Set problem =
Return each entry exactly, with none missing.
--- START ---
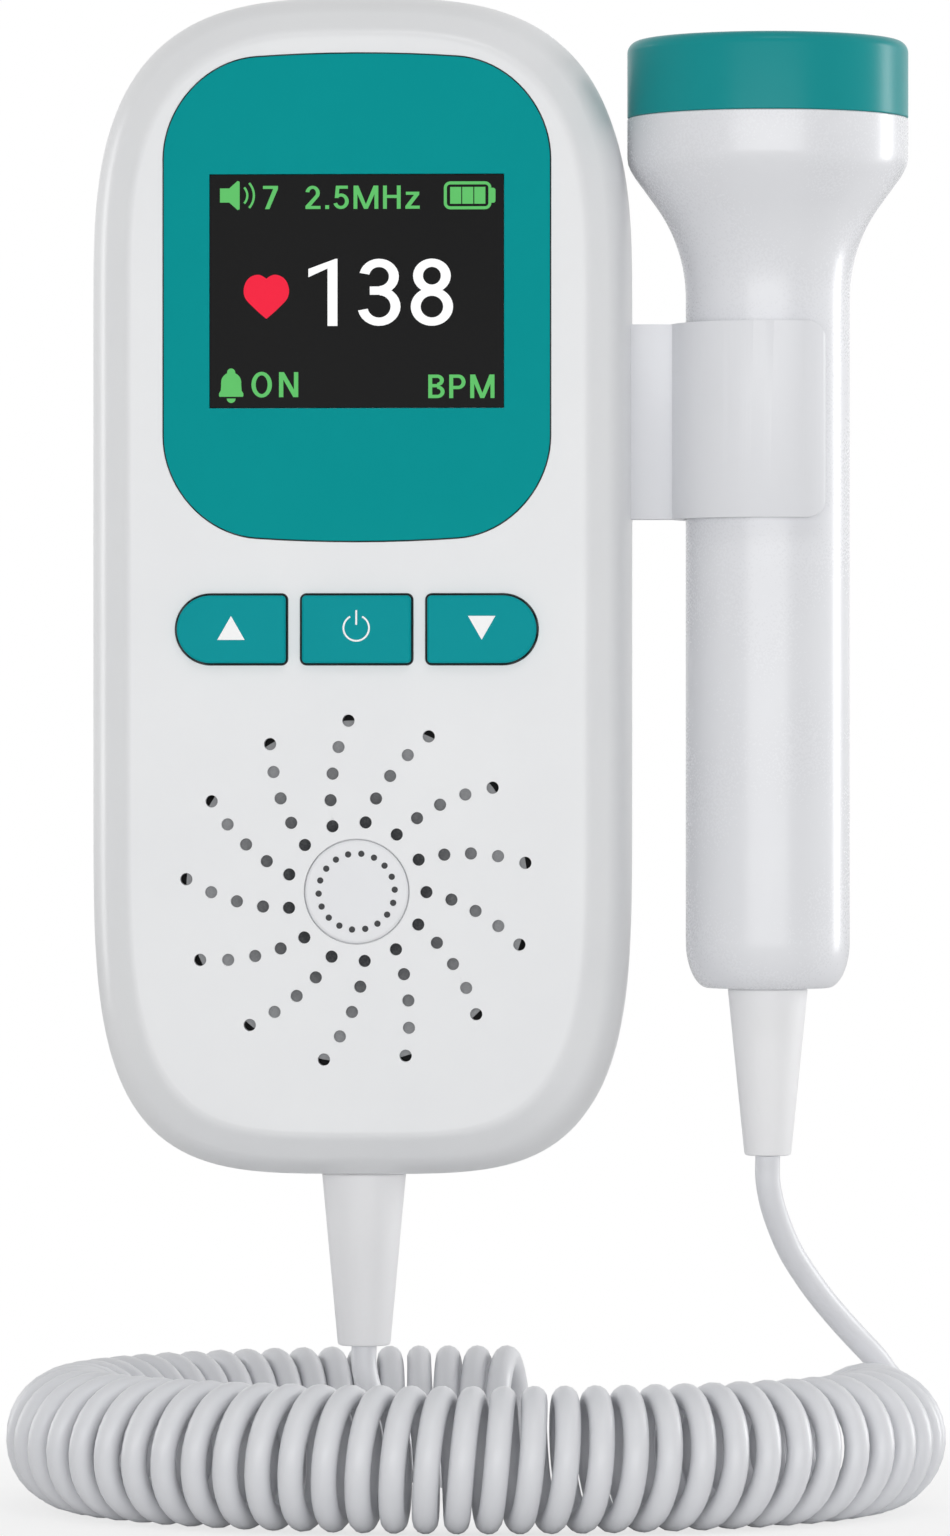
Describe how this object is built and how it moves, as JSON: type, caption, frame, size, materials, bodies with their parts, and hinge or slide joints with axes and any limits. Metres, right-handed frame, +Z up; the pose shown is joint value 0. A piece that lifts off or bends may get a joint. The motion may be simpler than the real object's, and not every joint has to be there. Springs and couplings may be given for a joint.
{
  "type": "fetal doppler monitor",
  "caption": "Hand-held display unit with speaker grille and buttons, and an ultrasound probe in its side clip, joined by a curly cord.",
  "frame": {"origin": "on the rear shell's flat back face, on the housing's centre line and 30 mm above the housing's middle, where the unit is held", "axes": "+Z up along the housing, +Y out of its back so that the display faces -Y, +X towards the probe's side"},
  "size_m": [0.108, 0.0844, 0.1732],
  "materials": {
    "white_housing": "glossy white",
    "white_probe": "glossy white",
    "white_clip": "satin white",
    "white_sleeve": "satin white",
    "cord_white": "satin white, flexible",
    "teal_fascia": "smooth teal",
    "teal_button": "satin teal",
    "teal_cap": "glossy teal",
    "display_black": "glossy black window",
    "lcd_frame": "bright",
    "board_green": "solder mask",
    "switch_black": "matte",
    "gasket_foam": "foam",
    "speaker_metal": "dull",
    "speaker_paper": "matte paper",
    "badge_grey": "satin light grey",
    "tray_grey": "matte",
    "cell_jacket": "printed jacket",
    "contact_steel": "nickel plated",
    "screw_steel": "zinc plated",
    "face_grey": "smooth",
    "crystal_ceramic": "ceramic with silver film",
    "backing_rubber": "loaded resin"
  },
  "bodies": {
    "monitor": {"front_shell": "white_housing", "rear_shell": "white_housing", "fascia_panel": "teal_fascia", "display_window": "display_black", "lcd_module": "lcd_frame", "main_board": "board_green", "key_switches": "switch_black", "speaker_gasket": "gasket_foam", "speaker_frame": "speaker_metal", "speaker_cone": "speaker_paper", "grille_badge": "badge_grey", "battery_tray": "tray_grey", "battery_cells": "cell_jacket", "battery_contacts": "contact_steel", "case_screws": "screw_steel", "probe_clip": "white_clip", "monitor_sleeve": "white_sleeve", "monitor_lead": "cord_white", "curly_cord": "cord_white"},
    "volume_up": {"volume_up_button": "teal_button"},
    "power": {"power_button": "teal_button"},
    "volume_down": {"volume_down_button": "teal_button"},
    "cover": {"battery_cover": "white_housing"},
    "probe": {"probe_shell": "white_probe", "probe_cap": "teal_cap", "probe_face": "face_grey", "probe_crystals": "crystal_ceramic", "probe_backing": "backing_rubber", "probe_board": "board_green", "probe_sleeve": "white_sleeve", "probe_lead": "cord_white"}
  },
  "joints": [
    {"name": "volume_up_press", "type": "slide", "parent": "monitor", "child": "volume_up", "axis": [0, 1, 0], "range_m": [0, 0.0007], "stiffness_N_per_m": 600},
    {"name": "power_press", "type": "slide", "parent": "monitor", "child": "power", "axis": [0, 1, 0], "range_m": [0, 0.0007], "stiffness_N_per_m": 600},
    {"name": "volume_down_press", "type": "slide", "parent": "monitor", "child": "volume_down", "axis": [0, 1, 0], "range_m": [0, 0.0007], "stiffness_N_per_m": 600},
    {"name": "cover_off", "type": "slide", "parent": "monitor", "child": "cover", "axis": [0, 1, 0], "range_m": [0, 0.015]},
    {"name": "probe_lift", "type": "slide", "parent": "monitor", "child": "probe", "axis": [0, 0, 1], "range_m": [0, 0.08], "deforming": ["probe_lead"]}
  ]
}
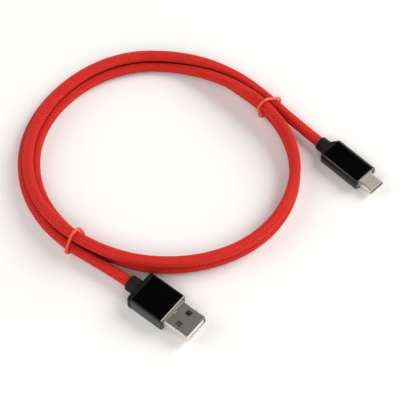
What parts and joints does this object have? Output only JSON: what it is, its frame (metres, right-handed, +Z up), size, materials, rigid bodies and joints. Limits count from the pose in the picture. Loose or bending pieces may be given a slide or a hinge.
--- END ---
Full answer =
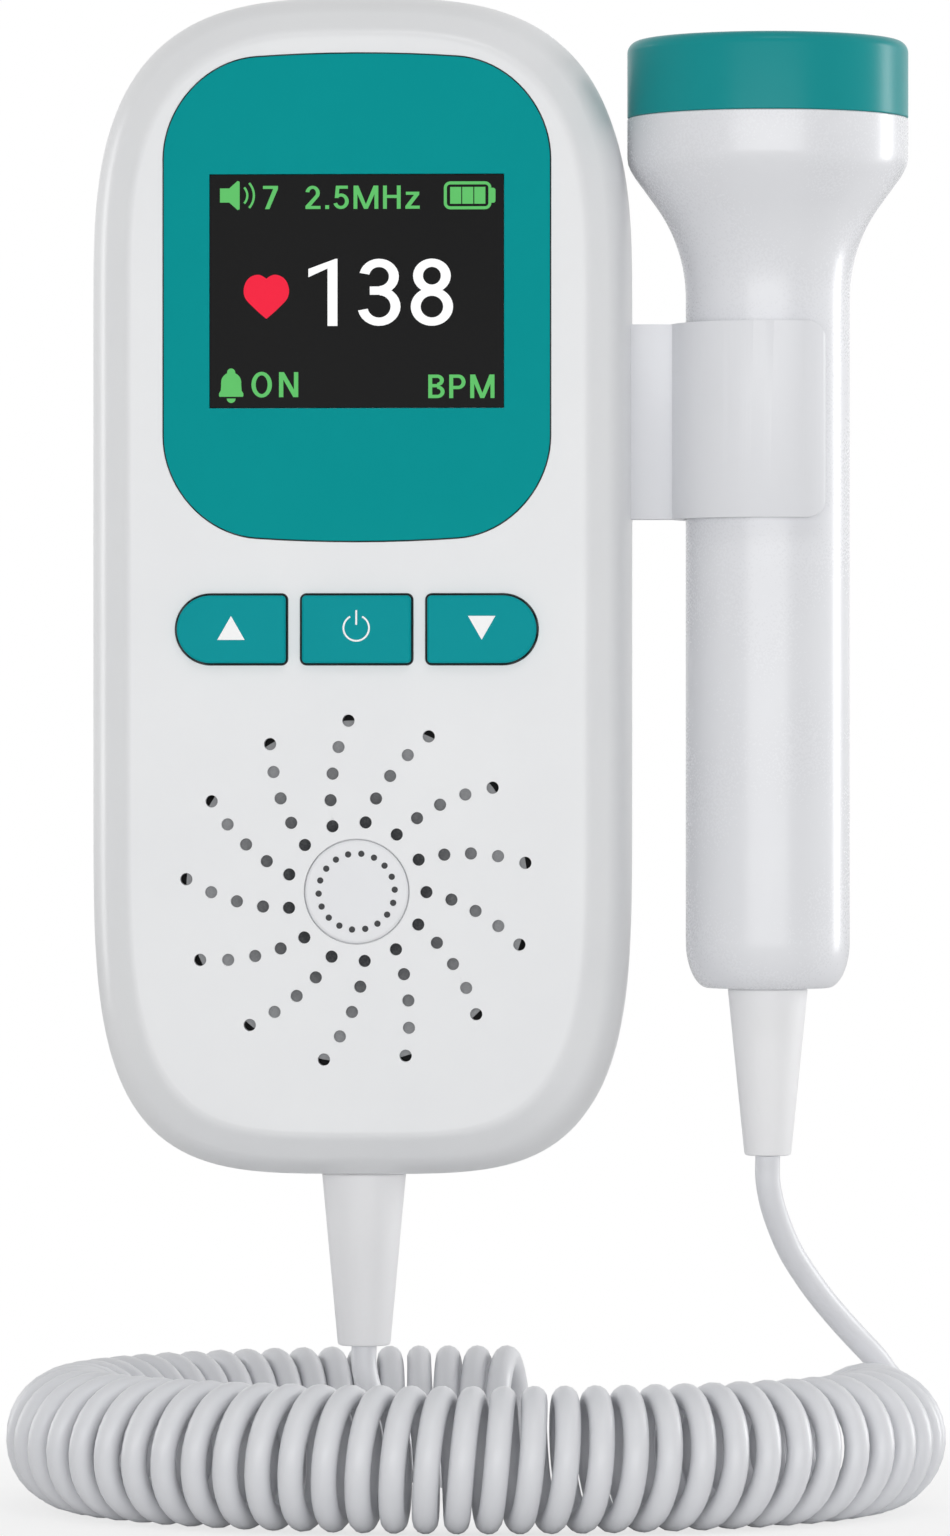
Describe how this object is built and how it moves, as JSON: type, caption, frame, size, materials, bodies with their parts, and hinge or slide joints with axes and any limits. Metres, right-handed frame, +Z up; the pose shown is joint value 0. A piece that lifts off or bends may get a joint. The motion may be simpler than the real object's, and not every joint has to be there. Springs and couplings may be given for a joint.
{
  "type": "fetal doppler monitor",
  "caption": "Hand-held display unit with speaker grille and buttons, and an ultrasound probe in its side clip, joined by a curly cord.",
  "frame": {"origin": "on the rear shell's flat back face, on the housing's centre line and 30 mm above the housing's middle, where the unit is held", "axes": "+Z up along the housing, +Y out of its back so that the display faces -Y, +X towards the probe's side"},
  "size_m": [0.108, 0.0844, 0.1732],
  "materials": {
    "white_housing": "glossy white",
    "white_probe": "glossy white",
    "white_clip": "satin white",
    "white_sleeve": "satin white",
    "cord_white": "satin white, flexible",
    "teal_fascia": "smooth teal",
    "teal_button": "satin teal",
    "teal_cap": "glossy teal",
    "display_black": "glossy black window",
    "lcd_frame": "bright",
    "board_green": "solder mask",
    "switch_black": "matte",
    "gasket_foam": "foam",
    "speaker_metal": "dull",
    "speaker_paper": "matte paper",
    "badge_grey": "satin light grey",
    "tray_grey": "matte",
    "cell_jacket": "printed jacket",
    "contact_steel": "nickel plated",
    "screw_steel": "zinc plated",
    "face_grey": "smooth",
    "crystal_ceramic": "ceramic with silver film",
    "backing_rubber": "loaded resin"
  },
  "bodies": {
    "monitor": {"front_shell": "white_housing", "rear_shell": "white_housing", "fascia_panel": "teal_fascia", "display_window": "display_black", "lcd_module": "lcd_frame", "main_board": "board_green", "key_switches": "switch_black", "speaker_gasket": "gasket_foam", "speaker_frame": "speaker_metal", "speaker_cone": "speaker_paper", "grille_badge": "badge_grey", "battery_tray": "tray_grey", "battery_cells": "cell_jacket", "battery_contacts": "contact_steel", "case_screws": "screw_steel", "probe_clip": "white_clip", "monitor_sleeve": "white_sleeve", "monitor_lead": "cord_white", "curly_cord": "cord_white"},
    "volume_up": {"volume_up_button": "teal_button"},
    "power": {"power_button": "teal_button"},
    "volume_down": {"volume_down_button": "teal_button"},
    "cover": {"battery_cover": "white_housing"},
    "probe": {"probe_shell": "white_probe", "probe_cap": "teal_cap", "probe_face": "face_grey", "probe_crystals": "crystal_ceramic", "probe_backing": "backing_rubber", "probe_board": "board_green", "probe_sleeve": "white_sleeve", "probe_lead": "cord_white"}
  },
  "joints": [
    {"name": "volume_up_press", "type": "slide", "parent": "monitor", "child": "volume_up", "axis": [0, 1, 0], "range_m": [0, 0.0007], "stiffness_N_per_m": 600},
    {"name": "power_press", "type": "slide", "parent": "monitor", "child": "power", "axis": [0, 1, 0], "range_m": [0, 0.0007], "stiffness_N_per_m": 600},
    {"name": "volume_down_press", "type": "slide", "parent": "monitor", "child": "volume_down", "axis": [0, 1, 0], "range_m": [0, 0.0007], "stiffness_N_per_m": 600},
    {"name": "cover_off", "type": "slide", "parent": "monitor", "child": "cover", "axis": [0, 1, 0], "range_m": [0, 0.015]},
    {"name": "probe_lift", "type": "slide", "parent": "monitor", "child": "probe", "axis": [0, 0, 1], "range_m": [0, 0.08], "deforming": ["probe_lead"]}
  ]
}
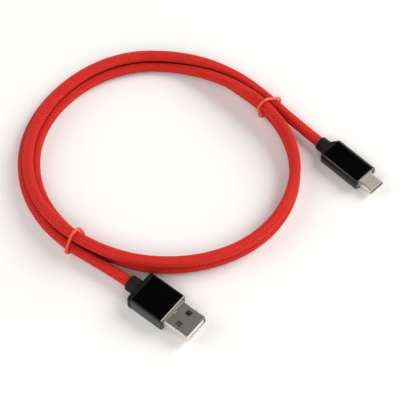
What parts and joints does this object have? Output only JSON: what it is, its frame (metres, right-handed, +Z up), size, materials, rigid bodies and joints. Limits count from the pose in the picture. Loose or bending pieces may be given a slide or a hinge.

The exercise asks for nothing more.